I'm trying to replicate this figure with my own data using ggplot2.
In my case, I don't care about the colors and legend at the moment, I just need to show the number of new repositories during a one year period and the cdf (Cumulative distribution function) of the creation date (with a dual y axis, positioning the 1.0 value in the upper right corner, as in the example)
So far I got this code:
repo.count <- read.csv("http://pastebin.com/raw.php?i=PfUgyrt0",sep=",")
repo.count$createdAt <- as.Date(repo.count$createdAt)
ggplot(data = repo.count, aes(x = createdAt)) +
geom_histogram(colour = 1, fill = "white", position="identity") +
xlab('Date') +
ylab('# New Repositories') +
ggtitle('')+
scale_x_date(labels = scales::date_format("%Y-%b"),
breaks = by_month(date.groups$createdAt,2)) +
scale_y_continuous(sec.axis = sec_axis(~. / max(repo.count$total),
name = "Cumulative distribution")) +
theme(axis.text.x = element_text(angle=90)) + stat_ecdf(size=1)
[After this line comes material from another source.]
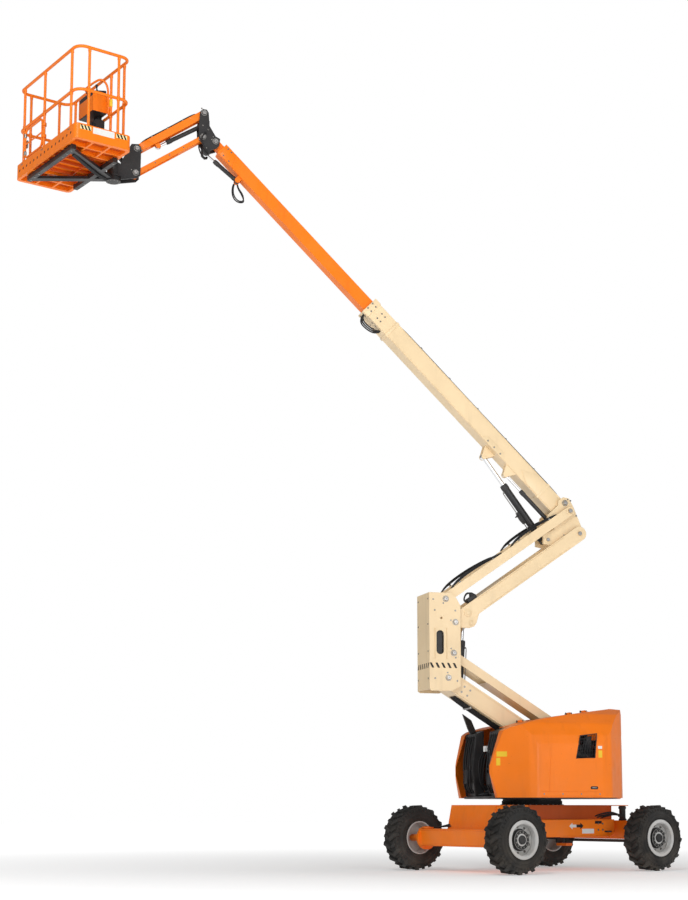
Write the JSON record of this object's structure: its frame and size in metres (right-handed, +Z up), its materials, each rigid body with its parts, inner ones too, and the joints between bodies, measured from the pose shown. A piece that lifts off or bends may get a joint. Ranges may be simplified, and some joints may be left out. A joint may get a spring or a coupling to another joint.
{
  "type": "articulating_boom_lift",
  "caption": "Articulating boom lift: four-wheel chassis, slewing turntable, twin-parallelogram tower, telescopic boom, levelled jib and rotating platform",
  "frame": {"origin": "on the ground under the slewing axis, midway between the wheels", "axes": "+Z up, +X towards the fixed axle, +Y to the left of that; millimetres in the source, metres here"},
  "size_m": [7.8232, 3.9429, 10.0239],
  "materials": {
    "orange_paint": "gloss orange paint, slightly dusty",
    "cream_paint": "semi-gloss cream paint",
    "black_paint": "satin black paint",
    "grey_casting": "dark cast and machined metal",
    "chrome_rod": "hard chrome",
    "tyre_rubber": "worn black tyre rubber",
    "white_rim_paint": "white rim paint"
  },
  "bodies": {
    "chassis": {"chassis_frame": "orange_paint", "slewing_ring": "grey_casting", "front_axle": "orange_paint", "rear_axle": "orange_paint", "oscillation_cylinders": "black_paint"},
    "front_wheel_left": {"tyre_front_left": "tyre_rubber", "wheel_front_left": "white_rim_paint"},
    "knuckle_left": {"knuckle_left": "grey_casting"},
    "rear_wheel_left": {"tyre_rear_left": "tyre_rubber", "wheel_rear_left": "white_rim_paint"},
    "front_wheel_right": {"tyre_front_right": "tyre_rubber", "wheel_front_right": "white_rim_paint"},
    "knuckle_right": {"knuckle_right": "grey_casting"},
    "rear_wheel_right": {"tyre_rear_right": "tyre_rubber", "wheel_rear_right": "white_rim_paint"},
    "tie_rod": {"tie_rod": "grey_casting"},
    "turntable": {"turntable_frame": "black_paint", "counterweight": "orange_paint", "engine": "grey_casting", "hydraulic_tank": "grey_casting", "front_panels": "black_paint"},
    "hood_left": {"hood_left": "orange_paint"},
    "hood_right": {"hood_right": "orange_paint"},
    "lower_riser": {"lower_riser": "cream_paint"},
    "lower_riser_link": {"lower_riser_link": "cream_paint"},
    "lower_upright": {"lower_upright": "cream_paint"},
    "upper_riser": {"upper_riser": "cream_paint"},
    "upper_riser_links": {"upper_riser_link_left": "cream_paint", "upper_riser_link_right": "cream_paint"},
    "upper_upright": {"upper_upright": "cream_paint"},
    "boom_base": {"boom_base": "cream_paint"},
    "boom_fly": {"boom_fly": "orange_paint"},
    "jib_inner_bracket": {"jib_inner_bracket": "black_paint"},
    "jib_beam": {"jib_beam": "orange_paint"},
    "jib_link": {"jib_link": "orange_paint"},
    "jib_outer_bracket": {"jib_outer_bracket": "black_paint"},
    "platform": {"platform_support": "black_paint", "platform_floor": "orange_paint", "platform_rails": "orange_paint", "control_console": "black_paint"},
    "gate": {"gate": "orange_paint"},
    "tower_barrel": {"tower_cylinder_barrel": "black_paint"},
    "tower_rod": {"tower_cylinder_rod": "chrome_rod"},
    "lift_barrel": {"lift_cylinder_barrel": "black_paint"},
    "lift_rod": {"lift_cylinder_rod": "chrome_rod"},
    "level_barrel": {"level_cylinder_barrel": "black_paint"},
    "level_rod": {"level_cylinder_rod": "chrome_rod"},
    "slave_barrel": {"slave_cylinder_barrel": "black_paint"},
    "slave_rod": {"slave_cylinder_rod": "chrome_rod"},
    "jib_barrel": {"jib_cylinder_barrel": "black_paint"},
    "jib_rod": {"jib_cylinder_rod": "chrome_rod"}
  },
  "joints": [
    {"name": "front_wheel_left_spin", "type": "hinge", "parent": "chassis", "child": "front_wheel_left", "pos_m": [1.17, 1.005, 0.42], "axis": [0, 1, 0], "continuous": true},
    {"name": "steer_left", "type": "hinge", "parent": "chassis", "child": "knuckle_left", "pos_m": [-1.17, 0.74, 0.42], "axis": [0, 0, 1], "range_deg": [-30, 30]},
    {"name": "rear_wheel_left_spin", "type": "hinge", "parent": "knuckle_left", "child": "rear_wheel_left", "pos_m": [-1.17, 1.005, 0.42], "axis": [0, 1, 0], "continuous": true},
    {"name": "front_wheel_right_spin", "type": "hinge", "parent": "chassis", "child": "front_wheel_right", "pos_m": [1.17, -1.005, 0.42], "axis": [0, 1, 0], "continuous": true},
    {"name": "steer_right", "type": "hinge", "parent": "chassis", "child": "knuckle_right", "pos_m": [-1.17, -0.74, 0.42], "axis": [0, 0, 1], "range_deg": [-31, 31]},
    {"name": "rear_wheel_right_spin", "type": "hinge", "parent": "knuckle_right", "child": "rear_wheel_right", "pos_m": [-1.17, -1.005, 0.42], "axis": [0, 1, 0], "continuous": true},
    {"name": "tie_rod_slide", "type": "slide", "parent": "chassis", "child": "tie_rod", "axis": [0, 1, 0], "range_m": [-0.101, 0.101]},
    {"name": "slew", "type": "hinge", "parent": "chassis", "child": "turntable", "pos_m": [0, 0, 0.92], "axis": [0, 0, 1], "range_deg": [-157.5, 197.5]},
    {"name": "hood_left_lift", "type": "hinge", "parent": "turntable", "child": "hood_left", "pos_m": [0.31821, 0.14331, 1.91614], "axis": [0.9283, -0.3379, -0.1552], "range_deg": [0, 65]},
    {"name": "hood_right_lift", "type": "hinge", "parent": "turntable", "child": "hood_right", "pos_m": [0.15164, -0.31432, 1.91614], "axis": [-0.9283, 0.3379, 0.1552], "range_deg": [0, 65]},
    {"name": "tower_lift", "type": "hinge", "parent": "turntable", "child": "lower_riser", "pos_m": [-0.64661, 0.23535, 1.26768], "axis": [-0.342, -0.9397, 0], "range_deg": [-34, 36]},
    {"name": "lower_link_swing", "type": "hinge", "parent": "turntable", "child": "lower_riser_link", "pos_m": [-0.71521, 0.26031, 1.58768], "axis": [-0.342, -0.9397, 0], "range_deg": [-34.5, 36.5]},
    {"name": "lower_upright_level", "type": "hinge", "parent": "lower_riser", "child": "lower_upright", "pos_m": [1.14643, -0.41726, 2.46], "axis": [-0.342, -0.9397, 0], "range_deg": [-36.5, 34.5]},
    {"name": "upper_riser_lift", "type": "hinge", "parent": "lower_upright", "child": "upper_riser", "pos_m": [1.05246, -0.38306, 3.18], "axis": [-0.342, -0.9397, 0], "range_deg": [-36.5, 34.5]},
    {"name": "upper_links_swing", "type": "hinge", "parent": "lower_upright", "child": "upper_riser_links", "pos_m": [1.17462, -0.42752, 3.48], "axis": [-0.342, -0.9397, 0], "range_deg": [-36.5, 34.5]},
    {"name": "upper_upright_level", "type": "hinge", "parent": "upper_riser", "child": "upper_upright", "pos_m": [-0.6179, 0.2249, 4.42466], "axis": [-0.342, -0.9397, 0], "range_deg": [-34.5, 36.5]},
    {"name": "boom_lift", "type": "hinge", "parent": "upper_upright", "child": "boom_base", "pos_m": [-0.44876, 0.16334, 4.83966], "axis": [-0.342, -0.9397, 0], "range_deg": [-39.5, 30.5]},
    {"name": "boom_extend", "type": "slide", "parent": "boom_base", "child": "boom_fly", "axis": [0.6702, -0.2439, 0.7009], "range_m": [-2.28, 0.15]},
    {"name": "jib_level", "type": "hinge", "parent": "boom_fly", "child": "jib_inner_bracket", "pos_m": [4.03869, -1.46996, 9.39648], "axis": [-0.342, -0.9397, 0], "range_deg": [-31, 40]},
    {"name": "jib_lift", "type": "hinge", "parent": "jib_inner_bracket", "child": "jib_beam", "pos_m": [4.1834, -1.52263, 9.76948], "axis": [-0.342, -0.9397, 0], "range_deg": [-36.2, 108.8]},
    {"name": "jib_link_swing", "type": "hinge", "parent": "jib_inner_bracket", "child": "jib_link", "pos_m": [4.1928, -1.52605, 9.44448], "axis": [-0.342, -0.9397, 0], "range_deg": [-36.7, 109.3]},
    {"name": "platform_level", "type": "hinge", "parent": "jib_beam", "child": "jib_outer_bracket", "pos_m": [4.99941, -1.81964, 9.18815], "axis": [-0.342, -0.9397, 0], "range_deg": [-109.3, 36.7]},
    {"name": "platform_rotate", "type": "hinge", "parent": "jib_outer_bracket", "child": "platform", "pos_m": [5.26722, -1.91711, 8.815], "axis": [0, 0, 1], "range_deg": [-110, 70]},
    {"name": "gate_swing", "type": "hinge", "parent": "platform", "child": "gate", "pos_m": [6.20422, -1.99711, 9.215], "axis": [0, 0, -1], "range_deg": [0, 90]},
    {"name": "tower_barrel_swing", "type": "hinge", "parent": "lower_riser", "child": "tower_barrel", "pos_m": [0.93126, -0.33895, 2.31692], "axis": [-0.342, -0.9397, 0], "range_deg": [-36.97, 34.94]},
    {"name": "tower_rod_slide", "type": "slide", "parent": "tower_barrel", "child": "tower_rod", "axis": [-0.056, 0.0204, 0.9982], "range_m": [-0.23473, 0.24825]},
    {"name": "lift_barrel_swing", "type": "hinge", "parent": "upper_upright", "child": "lift_barrel", "pos_m": [-0.22752, 0.04024, 4.33466], "axis": [-0.342, -0.9397, 0], "range_deg": [-33.72, 26.15]},
    {"name": "lift_rod_slide", "type": "slide", "parent": "lift_barrel", "child": "lift_rod", "axis": [0.5627, -0.2048, 0.8009], "range_m": [-0.36919, 0.28621]},
    {"name": "level_barrel_swing", "type": "hinge", "parent": "upper_upright", "child": "level_barrel", "pos_m": [-0.24901, 0.15661, 4.58466], "axis": [-0.342, -0.9397, 0], "range_deg": [-39.12, 30.32]},
    {"name": "level_rod_slide", "type": "slide", "parent": "level_barrel", "child": "level_rod", "axis": [0.6702, -0.2439, 0.701], "range_m": [-0.21702, 0.16871]},
    {"name": "slave_barrel_swing", "type": "hinge", "parent": "boom_fly", "child": "slave_barrel", "pos_m": [3.75568, -1.36696, 8.91825], "axis": [-0.342, -0.9397, 0], "range_deg": [-1.14, 1.33]},
    {"name": "slave_rod_slide", "type": "slide", "parent": "slave_barrel", "child": "slave_rod", "axis": [0.7389, -0.2689, 0.6178], "range_m": [-0.09902, 0.12676]},
    {"name": "jib_barrel_swing", "type": "hinge", "parent": "jib_inner_bracket", "child": "jib_barrel", "pos_m": [4.1928, -1.52605, 9.62448], "axis": [-0.342, -0.9397, 0], "range_deg": [-36.59, 108.96]},
    {"name": "jib_rod_slide", "type": "slide", "parent": "jib_barrel", "child": "jib_rod", "axis": [0.8034, -0.2924, -0.5187], "range_m": [-0.0733, 0.21027]}
  ],
  "couplings": [
    {"joint": "steer_right", "follows": "steer_left", "ratio": 1},
    {"joint": "tie_rod_slide", "follows": "steer_left", "m_per_rad": -0.19},
    {"joint": "lower_link_swing", "follows": "tower_lift", "ratio": 1},
    {"joint": "lower_upright_level", "follows": "tower_lift", "ratio": -1},
    {"joint": "upper_riser_lift", "follows": "tower_lift", "ratio": -1},
    {"joint": "upper_links_swing", "follows": "tower_lift", "ratio": -1},
    {"joint": "upper_upright_level", "follows": "tower_lift", "ratio": 1},
    {"joint": "jib_level", "follows": "boom_lift", "ratio": -1},
    {"joint": "jib_link_swing", "follows": "jib_lift", "ratio": 1},
    {"joint": "platform_level", "follows": "jib_lift", "ratio": -1},
    {"joint": "tower_barrel_swing", "follows": "tower_lift", "ratio": -1.013},
    {"joint": "tower_rod_slide", "follows": "tower_lift", "m_per_rad": 0.38714},
    {"joint": "lift_barrel_swing", "follows": "boom_lift", "ratio": 0.8411},
    {"joint": "lift_rod_slide", "follows": "boom_lift", "m_per_rad": 0.52827},
    {"joint": "level_barrel_swing", "follows": "boom_lift", "ratio": 0.9776},
    {"joint": "level_rod_slide", "follows": "boom_lift", "m_per_rad": 0.30754},
    {"joint": "slave_barrel_swing", "follows": "boom_lift", "ratio": -0.0211},
    {"joint": "slave_rod_slide", "follows": "boom_lift", "m_per_rad": -0.17662},
    {"joint": "jib_barrel_swing", "follows": "jib_lift", "ratio": 0.9969},
    {"joint": "jib_rod_slide", "follows": "jib_lift", "m_per_rad": 0.1081}
  ]
}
But it's far from what I'd like to achieve:
I wonder if you are perhaps not looking for a histogram as such, but just a bar plot of new repos per day and a line indicating cumulative repos? If so, use geom_col
instead of geom_histogram
, and specify the y variable as repositories
ggplot(data = repo.count, aes(x = createdAt, y = repositories)) +
geom_col(fill = "green4", color = NA) +
geom_step(aes(y = total / 100)) +
xlab('Date') +
ylab('# New Repositories') +
ggtitle('')+
scale_x_date(labels = scales::date_format("%Y-%b"),
date_breaks = 'month') +
scale_y_continuous(sec.axis = sec_axis(~. * 100,
name = "Cumulative repos")) +
theme_classic(base_size = 16) +
theme(axis.text.x = element_text(angle = 90)